"Turismo: los nuevos exotismos", Sergi Pàmies

Para distanciarse del turismo masificado cada vez son más las personas que se otorgan la condición de viajeros. Con buenas intenciones, buscan circuitos alternativos y aventuras irrepetibles. Después, cuando regresan y les preguntas qué les ha emocionado más, se les ilumina la mirada y afirman: “La autenticidad”. Esa autenticidad, justificada por la sana voluntad de viajar respetando el medio y las culturas que se visitan, suele reducirse a clichés de pobreza hospitalaria y espontánea. Si eres un jubilado austriaco que vive cómodamente en una casa con jardín en la periferia de Viena, aunque seas un austriaco la mar de auténtico nunca podrás competir con la autenticidad de un pescador africano que sobrevive gracias a una barca construida por sus antepasados.

   Entendida como oportunidad de redención, la autenticidad seduce por el contraste entre nuestro bienestar material y su superioridad espiritual y tiene una aureola moralizadora y paternalista que proporciona al viajero una experiencia terapéutica (el antropólogo Renato Resaldo hablaba de “nostalgia imperialista”).

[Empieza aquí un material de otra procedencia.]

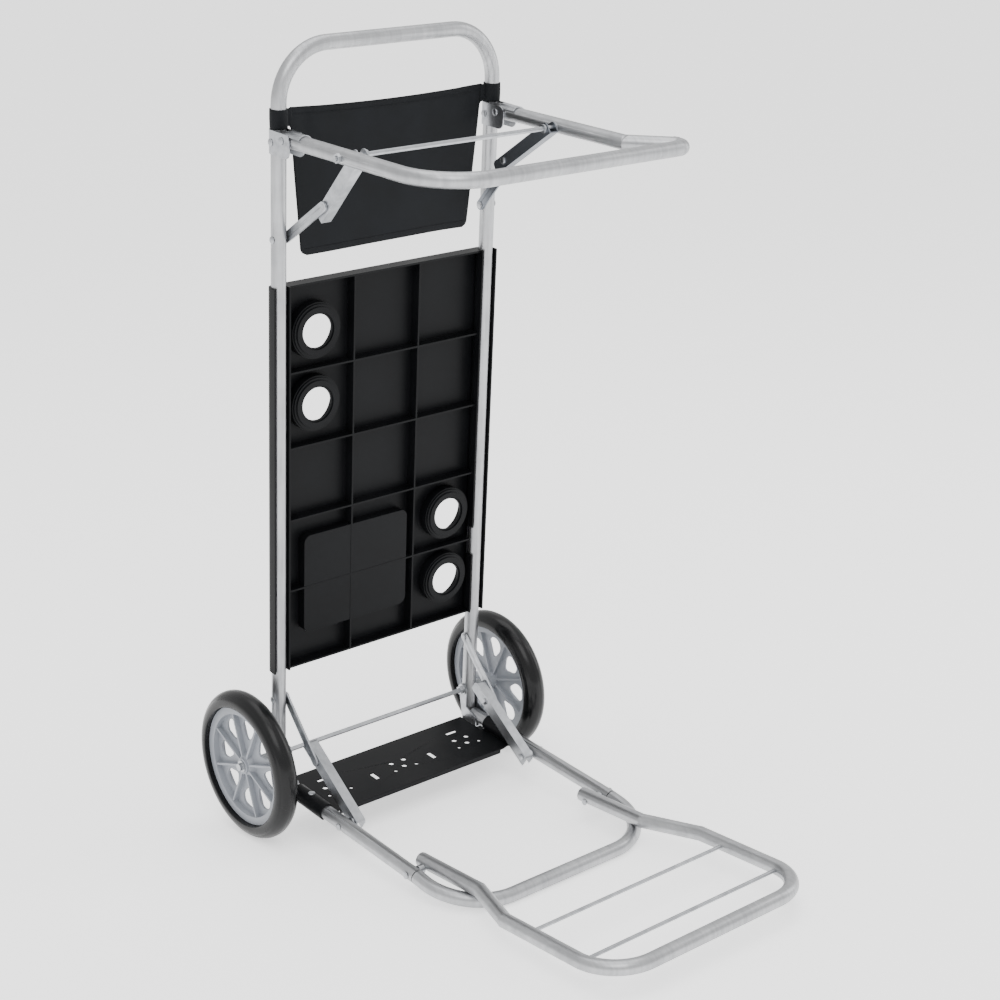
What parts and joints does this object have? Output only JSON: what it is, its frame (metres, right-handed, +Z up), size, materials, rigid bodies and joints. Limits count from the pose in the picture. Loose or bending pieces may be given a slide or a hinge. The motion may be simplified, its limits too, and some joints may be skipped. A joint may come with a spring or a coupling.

Hiperexplotada, la autenticidad se ha convertido en una variante de la industria turística. En broma, podemos imaginar a los pescadores africanos y de otros lugares susceptibles de atraer este tipo de sensibilidades escondiendo cualquier indicio de comodidad material para no defraudar a sus visitantes. Más allá de este esfuerzo por desmarcarse del turismo depredador, la curiosidad de conocer formas de vida auténtica siempre ha existido. El problema es que, como fenómeno ambivalente (destruye y aporta riqueza de manera simultánea), el turismo ha explotado tanto esta sed de autenticidad que la ha corrompido por saturación. Los falsos pintores bohemios de Montmartre, por ejemplo, son una recreación de la autenticidad entendida como simulacro de una época que, por razones de rentabilidad, conviene limitar a un perímetro temático y transformar en escenografía. Y cuando tras horas de viaje y gestiones misteriosas el viajero-aventurero logra asistir a una ceremonia de magia negra, a una boda aborigen o a un concierto de percusión, aunque se sienta un privilegiado por acceder a un momento de auténtica autenticidad, no es tan diferente del guiri arquetípico que hoy entrará en un tablao de Barcelona convencido de haber encontrado el duende flamenco.

La demanda, sin embargo, sigue evolucionando y obliga a encontrar lugares cada vez más auténticos y remotos (los lugares comunes de mañana). El turismo masificado, en cambio, lleva tiempo admitiendo abiertamente su falta de escrúpulos y su superficialidad. Convierte ciudades y países en parques temáticos donde todo está programado para complacer a los visitantes y donde todos actuamos con la convicción de estar viviendo una experiencia artificial. Auténticamente artificial, quiero decir.